Quote from: The Right Reverend Nigel on January 07, 2010, 05:01:03 AM
The irony about that, Nasturtiums, is that it's when you do drop those filters and be the real you, people like you more. Sometimes even people who really like you for you, and not just as a novelty.

It's true, it really is something I have to work on. I'm beginning to tire of closing up like some sort of socially reticent bivalve around people when I feel I'm not fun enough, interesting enough, or conventional enough for.

Quote from: NotPublished on January 07, 2010, 05:16:46 AM
Nasturtiums, I can relate to you.

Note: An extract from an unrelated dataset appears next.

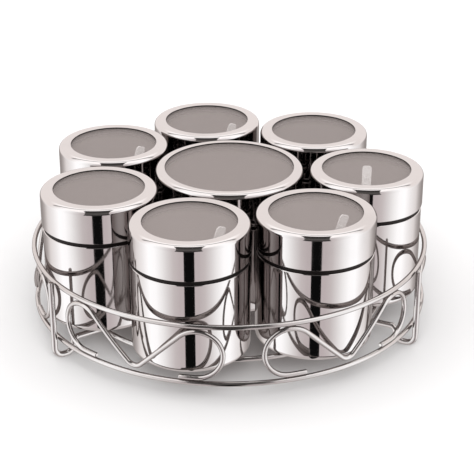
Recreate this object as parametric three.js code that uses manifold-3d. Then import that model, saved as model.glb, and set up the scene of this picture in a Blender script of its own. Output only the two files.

As Nigel has said - when you DO drop those filters and be the raw unprocessed you, people just somewhat begin to open to you more and you become more recieved.

As you have mentioned that your main concern is not being well recieved anymore, do you feel like your putting up a front for the benefit of it for others? That people wouldn't like you for being you? It is harder when you feel like you don't belong. But, here you are sharing yourself Nasturtiums, and here people are being given a glimpse into a part of you and I am certain there is an understanding. I know for certain I can see it.

Well, one of the reasons I like these forums is because I do feel comfortable amongst you spags. I can be my faggy-ass self and not have to worry about rolling eyes or weird stares, or offending someone's delicate sensibilities. I feel a sense of contentment knowing that I am amongst fellow weirdos.
"If I owned Goodwill, no charity worker would feel safe.  I would sit in my office behind a massive pile of cocaine, racking my pistol's slide every time the cleaning lady came near.  Auditors, I'd just shoot."